[Modeling code records]
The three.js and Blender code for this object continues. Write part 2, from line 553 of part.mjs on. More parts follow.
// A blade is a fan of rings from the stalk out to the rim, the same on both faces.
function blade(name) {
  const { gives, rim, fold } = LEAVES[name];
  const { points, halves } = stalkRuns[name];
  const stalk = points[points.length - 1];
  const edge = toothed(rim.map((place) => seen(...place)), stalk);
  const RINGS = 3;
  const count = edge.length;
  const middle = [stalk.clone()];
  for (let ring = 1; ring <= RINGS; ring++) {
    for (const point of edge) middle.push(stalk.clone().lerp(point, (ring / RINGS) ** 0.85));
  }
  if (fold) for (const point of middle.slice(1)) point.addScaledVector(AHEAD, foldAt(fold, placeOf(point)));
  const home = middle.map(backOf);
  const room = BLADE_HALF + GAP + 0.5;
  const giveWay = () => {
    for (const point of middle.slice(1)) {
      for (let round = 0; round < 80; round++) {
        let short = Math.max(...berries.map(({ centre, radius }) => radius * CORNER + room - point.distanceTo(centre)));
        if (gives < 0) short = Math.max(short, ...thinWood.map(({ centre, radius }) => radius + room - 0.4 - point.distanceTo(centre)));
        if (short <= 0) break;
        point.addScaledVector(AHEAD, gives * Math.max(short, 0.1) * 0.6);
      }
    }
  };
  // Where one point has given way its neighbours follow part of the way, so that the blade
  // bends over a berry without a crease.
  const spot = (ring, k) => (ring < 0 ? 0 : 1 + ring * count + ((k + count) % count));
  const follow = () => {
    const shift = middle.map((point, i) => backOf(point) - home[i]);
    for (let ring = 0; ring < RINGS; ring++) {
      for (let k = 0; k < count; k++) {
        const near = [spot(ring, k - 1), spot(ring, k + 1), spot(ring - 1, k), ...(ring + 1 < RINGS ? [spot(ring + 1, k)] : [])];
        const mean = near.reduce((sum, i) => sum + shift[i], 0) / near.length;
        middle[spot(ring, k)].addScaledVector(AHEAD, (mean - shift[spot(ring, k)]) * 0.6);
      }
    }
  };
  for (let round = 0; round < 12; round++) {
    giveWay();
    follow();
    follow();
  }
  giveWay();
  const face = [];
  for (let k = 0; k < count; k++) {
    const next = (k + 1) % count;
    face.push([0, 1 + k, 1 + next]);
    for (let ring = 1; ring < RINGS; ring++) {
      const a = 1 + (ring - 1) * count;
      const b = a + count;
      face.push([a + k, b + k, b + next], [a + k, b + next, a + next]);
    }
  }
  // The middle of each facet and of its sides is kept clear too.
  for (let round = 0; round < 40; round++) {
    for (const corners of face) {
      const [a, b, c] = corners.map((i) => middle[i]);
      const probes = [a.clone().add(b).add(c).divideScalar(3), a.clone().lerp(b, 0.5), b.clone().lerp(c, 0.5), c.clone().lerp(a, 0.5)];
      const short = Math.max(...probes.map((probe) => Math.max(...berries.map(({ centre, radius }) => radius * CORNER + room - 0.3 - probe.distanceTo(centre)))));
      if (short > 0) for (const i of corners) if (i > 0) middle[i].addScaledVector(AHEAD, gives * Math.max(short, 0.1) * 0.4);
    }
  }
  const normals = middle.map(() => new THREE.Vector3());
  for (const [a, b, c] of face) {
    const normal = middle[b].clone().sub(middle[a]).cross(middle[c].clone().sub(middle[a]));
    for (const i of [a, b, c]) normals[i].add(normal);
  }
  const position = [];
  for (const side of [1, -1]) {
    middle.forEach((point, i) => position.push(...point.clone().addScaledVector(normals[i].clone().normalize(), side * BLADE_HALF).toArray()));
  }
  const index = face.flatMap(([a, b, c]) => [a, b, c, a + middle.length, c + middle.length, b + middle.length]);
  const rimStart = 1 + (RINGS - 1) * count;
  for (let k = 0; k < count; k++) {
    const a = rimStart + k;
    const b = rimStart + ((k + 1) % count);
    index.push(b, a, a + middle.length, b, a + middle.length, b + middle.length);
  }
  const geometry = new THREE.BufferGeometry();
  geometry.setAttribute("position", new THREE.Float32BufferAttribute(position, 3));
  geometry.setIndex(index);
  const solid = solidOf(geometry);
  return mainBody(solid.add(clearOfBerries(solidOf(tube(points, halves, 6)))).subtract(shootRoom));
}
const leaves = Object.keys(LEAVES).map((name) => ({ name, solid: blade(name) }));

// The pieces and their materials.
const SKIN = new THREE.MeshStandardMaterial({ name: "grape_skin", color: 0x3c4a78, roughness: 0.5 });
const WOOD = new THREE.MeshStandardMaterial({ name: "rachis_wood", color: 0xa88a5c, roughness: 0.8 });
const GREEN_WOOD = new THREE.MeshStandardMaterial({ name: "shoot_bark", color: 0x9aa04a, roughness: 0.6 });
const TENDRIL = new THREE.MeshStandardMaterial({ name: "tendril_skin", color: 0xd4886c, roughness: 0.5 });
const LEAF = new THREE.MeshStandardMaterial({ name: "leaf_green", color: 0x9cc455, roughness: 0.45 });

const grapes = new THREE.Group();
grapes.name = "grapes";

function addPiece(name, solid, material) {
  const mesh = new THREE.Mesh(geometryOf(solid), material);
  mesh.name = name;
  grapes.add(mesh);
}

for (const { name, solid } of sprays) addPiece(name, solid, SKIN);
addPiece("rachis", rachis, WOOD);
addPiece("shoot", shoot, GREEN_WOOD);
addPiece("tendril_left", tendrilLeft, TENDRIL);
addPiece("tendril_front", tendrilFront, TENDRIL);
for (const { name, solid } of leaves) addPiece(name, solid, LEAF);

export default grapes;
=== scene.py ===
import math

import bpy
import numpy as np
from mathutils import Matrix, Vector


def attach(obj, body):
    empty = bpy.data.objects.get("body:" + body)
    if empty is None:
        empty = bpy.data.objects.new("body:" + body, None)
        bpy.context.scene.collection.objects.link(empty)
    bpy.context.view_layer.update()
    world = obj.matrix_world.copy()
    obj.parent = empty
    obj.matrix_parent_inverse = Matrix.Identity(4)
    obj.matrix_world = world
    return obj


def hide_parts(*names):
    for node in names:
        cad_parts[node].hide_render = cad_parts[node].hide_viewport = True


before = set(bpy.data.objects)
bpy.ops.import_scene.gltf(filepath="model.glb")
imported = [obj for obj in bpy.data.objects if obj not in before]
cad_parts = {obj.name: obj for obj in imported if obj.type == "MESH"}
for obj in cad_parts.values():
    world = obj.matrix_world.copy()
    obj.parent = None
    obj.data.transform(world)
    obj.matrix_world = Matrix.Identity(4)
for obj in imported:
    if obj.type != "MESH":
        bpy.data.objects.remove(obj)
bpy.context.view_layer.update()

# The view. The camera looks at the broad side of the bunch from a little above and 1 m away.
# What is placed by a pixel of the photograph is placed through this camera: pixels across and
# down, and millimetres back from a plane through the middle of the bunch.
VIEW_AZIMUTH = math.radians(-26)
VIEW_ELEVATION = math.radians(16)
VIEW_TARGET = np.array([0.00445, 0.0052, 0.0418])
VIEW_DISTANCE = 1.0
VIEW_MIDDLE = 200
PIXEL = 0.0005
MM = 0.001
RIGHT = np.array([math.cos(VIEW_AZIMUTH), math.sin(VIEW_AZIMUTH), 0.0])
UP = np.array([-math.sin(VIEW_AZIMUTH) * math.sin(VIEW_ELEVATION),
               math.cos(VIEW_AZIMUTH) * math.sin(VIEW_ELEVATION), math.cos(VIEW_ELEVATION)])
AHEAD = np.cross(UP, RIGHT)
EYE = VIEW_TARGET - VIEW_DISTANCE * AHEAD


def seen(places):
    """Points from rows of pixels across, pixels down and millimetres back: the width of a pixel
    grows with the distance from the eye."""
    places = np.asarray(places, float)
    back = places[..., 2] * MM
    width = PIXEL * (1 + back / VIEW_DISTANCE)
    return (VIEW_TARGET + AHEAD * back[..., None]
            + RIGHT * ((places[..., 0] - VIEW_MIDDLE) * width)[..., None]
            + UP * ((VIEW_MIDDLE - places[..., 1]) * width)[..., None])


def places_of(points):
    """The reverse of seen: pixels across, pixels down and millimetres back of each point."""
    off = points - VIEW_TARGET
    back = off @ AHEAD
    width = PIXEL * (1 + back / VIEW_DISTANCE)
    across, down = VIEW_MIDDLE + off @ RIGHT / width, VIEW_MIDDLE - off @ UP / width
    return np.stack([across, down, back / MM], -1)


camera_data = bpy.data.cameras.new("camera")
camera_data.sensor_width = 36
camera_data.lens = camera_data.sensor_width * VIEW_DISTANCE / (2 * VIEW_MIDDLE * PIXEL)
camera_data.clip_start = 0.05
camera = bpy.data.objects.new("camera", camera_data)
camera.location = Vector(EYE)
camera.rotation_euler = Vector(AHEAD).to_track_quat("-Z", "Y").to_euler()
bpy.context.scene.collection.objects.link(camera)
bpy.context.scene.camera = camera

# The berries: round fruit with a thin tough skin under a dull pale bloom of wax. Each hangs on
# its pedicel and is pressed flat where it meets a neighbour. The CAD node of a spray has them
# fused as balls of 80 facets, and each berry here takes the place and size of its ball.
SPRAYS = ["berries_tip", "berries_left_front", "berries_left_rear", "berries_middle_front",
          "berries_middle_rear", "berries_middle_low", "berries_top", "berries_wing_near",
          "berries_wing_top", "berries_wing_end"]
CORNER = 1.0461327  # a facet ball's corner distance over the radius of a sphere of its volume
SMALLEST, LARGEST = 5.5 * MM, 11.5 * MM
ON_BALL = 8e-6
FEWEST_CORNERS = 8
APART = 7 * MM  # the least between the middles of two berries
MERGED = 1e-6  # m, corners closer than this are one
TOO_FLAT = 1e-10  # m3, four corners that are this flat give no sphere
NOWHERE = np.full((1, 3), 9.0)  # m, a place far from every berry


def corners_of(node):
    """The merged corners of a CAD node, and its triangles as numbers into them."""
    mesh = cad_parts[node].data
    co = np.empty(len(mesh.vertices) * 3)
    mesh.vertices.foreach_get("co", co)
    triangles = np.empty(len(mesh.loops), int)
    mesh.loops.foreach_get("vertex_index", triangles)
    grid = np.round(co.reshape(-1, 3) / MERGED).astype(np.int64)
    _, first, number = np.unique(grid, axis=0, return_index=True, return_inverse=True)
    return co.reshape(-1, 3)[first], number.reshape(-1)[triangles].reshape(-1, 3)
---
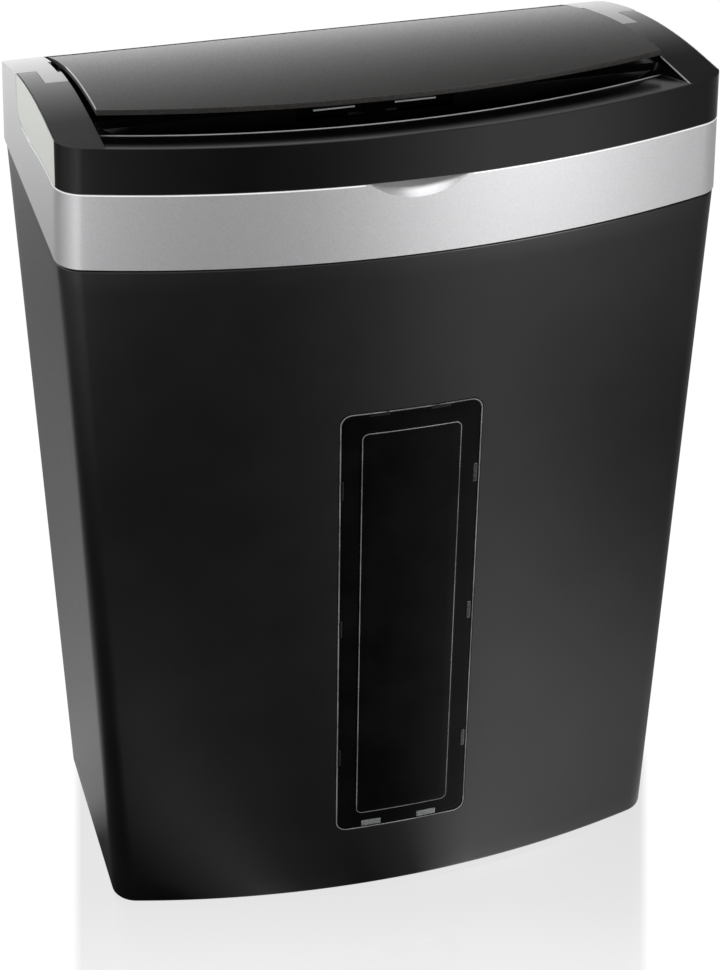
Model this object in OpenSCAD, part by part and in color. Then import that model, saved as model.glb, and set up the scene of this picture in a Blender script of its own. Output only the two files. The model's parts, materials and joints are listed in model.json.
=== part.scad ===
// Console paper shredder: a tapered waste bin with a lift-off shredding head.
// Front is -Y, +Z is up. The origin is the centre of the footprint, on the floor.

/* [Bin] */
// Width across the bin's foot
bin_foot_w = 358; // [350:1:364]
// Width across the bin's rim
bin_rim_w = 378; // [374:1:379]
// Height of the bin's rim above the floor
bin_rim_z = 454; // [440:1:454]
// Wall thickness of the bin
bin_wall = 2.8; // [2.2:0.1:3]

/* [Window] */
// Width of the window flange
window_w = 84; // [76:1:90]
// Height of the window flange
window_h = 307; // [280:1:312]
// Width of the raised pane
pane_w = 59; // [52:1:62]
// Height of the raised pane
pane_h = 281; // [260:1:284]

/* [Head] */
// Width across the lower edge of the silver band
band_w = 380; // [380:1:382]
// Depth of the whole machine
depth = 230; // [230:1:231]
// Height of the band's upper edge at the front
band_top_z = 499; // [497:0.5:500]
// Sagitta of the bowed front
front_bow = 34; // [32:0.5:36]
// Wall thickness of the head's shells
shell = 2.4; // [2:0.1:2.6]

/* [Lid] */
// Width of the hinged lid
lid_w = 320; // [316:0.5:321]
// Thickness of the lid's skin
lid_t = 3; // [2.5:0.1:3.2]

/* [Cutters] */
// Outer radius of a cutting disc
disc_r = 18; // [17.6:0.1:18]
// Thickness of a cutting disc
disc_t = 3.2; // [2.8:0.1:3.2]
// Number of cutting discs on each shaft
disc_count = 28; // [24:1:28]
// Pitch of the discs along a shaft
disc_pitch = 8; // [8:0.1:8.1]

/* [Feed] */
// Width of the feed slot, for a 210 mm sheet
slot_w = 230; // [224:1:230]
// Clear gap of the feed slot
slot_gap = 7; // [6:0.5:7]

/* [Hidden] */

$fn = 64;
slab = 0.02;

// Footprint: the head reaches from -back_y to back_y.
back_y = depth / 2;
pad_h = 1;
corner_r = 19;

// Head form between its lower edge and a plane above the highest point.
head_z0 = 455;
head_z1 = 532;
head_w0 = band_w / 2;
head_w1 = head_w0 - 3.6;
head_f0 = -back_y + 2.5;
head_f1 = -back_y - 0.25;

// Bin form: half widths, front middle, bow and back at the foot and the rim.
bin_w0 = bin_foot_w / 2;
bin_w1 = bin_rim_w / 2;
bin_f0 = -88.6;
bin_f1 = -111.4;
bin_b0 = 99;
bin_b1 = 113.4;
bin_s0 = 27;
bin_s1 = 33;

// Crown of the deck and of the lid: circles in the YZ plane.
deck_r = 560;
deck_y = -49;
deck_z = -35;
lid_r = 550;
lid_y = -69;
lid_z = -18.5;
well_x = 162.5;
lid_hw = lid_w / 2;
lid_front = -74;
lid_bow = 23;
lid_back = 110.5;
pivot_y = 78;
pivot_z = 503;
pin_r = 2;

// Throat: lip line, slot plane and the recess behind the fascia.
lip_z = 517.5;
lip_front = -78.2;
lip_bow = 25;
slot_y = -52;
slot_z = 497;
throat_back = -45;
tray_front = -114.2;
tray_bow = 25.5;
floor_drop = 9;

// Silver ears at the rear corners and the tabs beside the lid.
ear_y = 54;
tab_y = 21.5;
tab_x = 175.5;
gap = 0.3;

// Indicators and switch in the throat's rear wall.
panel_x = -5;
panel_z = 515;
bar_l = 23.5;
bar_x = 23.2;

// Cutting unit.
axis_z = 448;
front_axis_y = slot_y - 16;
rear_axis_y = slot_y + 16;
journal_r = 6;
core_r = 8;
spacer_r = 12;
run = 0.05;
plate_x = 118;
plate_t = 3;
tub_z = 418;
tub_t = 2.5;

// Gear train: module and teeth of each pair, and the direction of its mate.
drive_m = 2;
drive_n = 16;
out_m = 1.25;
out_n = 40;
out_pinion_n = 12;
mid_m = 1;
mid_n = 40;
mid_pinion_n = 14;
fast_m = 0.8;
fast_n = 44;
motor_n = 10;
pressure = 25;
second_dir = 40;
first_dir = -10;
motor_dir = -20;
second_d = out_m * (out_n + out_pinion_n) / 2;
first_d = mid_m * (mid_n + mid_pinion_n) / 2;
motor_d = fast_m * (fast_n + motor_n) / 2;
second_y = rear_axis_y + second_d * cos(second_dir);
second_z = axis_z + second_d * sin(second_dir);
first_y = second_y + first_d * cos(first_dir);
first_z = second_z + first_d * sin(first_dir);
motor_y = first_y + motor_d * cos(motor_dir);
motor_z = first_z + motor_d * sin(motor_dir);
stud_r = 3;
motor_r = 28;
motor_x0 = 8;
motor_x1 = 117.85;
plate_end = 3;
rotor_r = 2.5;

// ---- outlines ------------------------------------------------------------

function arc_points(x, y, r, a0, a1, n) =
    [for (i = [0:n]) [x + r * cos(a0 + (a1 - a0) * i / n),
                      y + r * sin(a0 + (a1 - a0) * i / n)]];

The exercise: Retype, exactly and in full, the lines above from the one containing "addPiece(name, solid, SKIN);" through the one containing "obj.parent = empty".

In response:
for (const { name, solid } of sprays) addPiece(name, solid, SKIN);
addPiece("rachis", rachis, WOOD);
addPiece("shoot", shoot, GREEN_WOOD);
addPiece("tendril_left", tendrilLeft, TENDRIL);
addPiece("tendril_front", tendrilFront, TENDRIL);
for (const { name, solid } of leaves) addPiece(name, solid, LEAF);

export default grapes;
=== scene.py ===
import math

import bpy
import numpy as np
from mathutils import Matrix, Vector


def attach(obj, body):
    empty = bpy.data.objects.get("body:" + body)
    if empty is None:
        empty = bpy.data.objects.new("body:" + body, None)
        bpy.context.scene.collection.objects.link(empty)
    bpy.context.view_layer.update()
    world = obj.matrix_world.copy()
    obj.parent = empty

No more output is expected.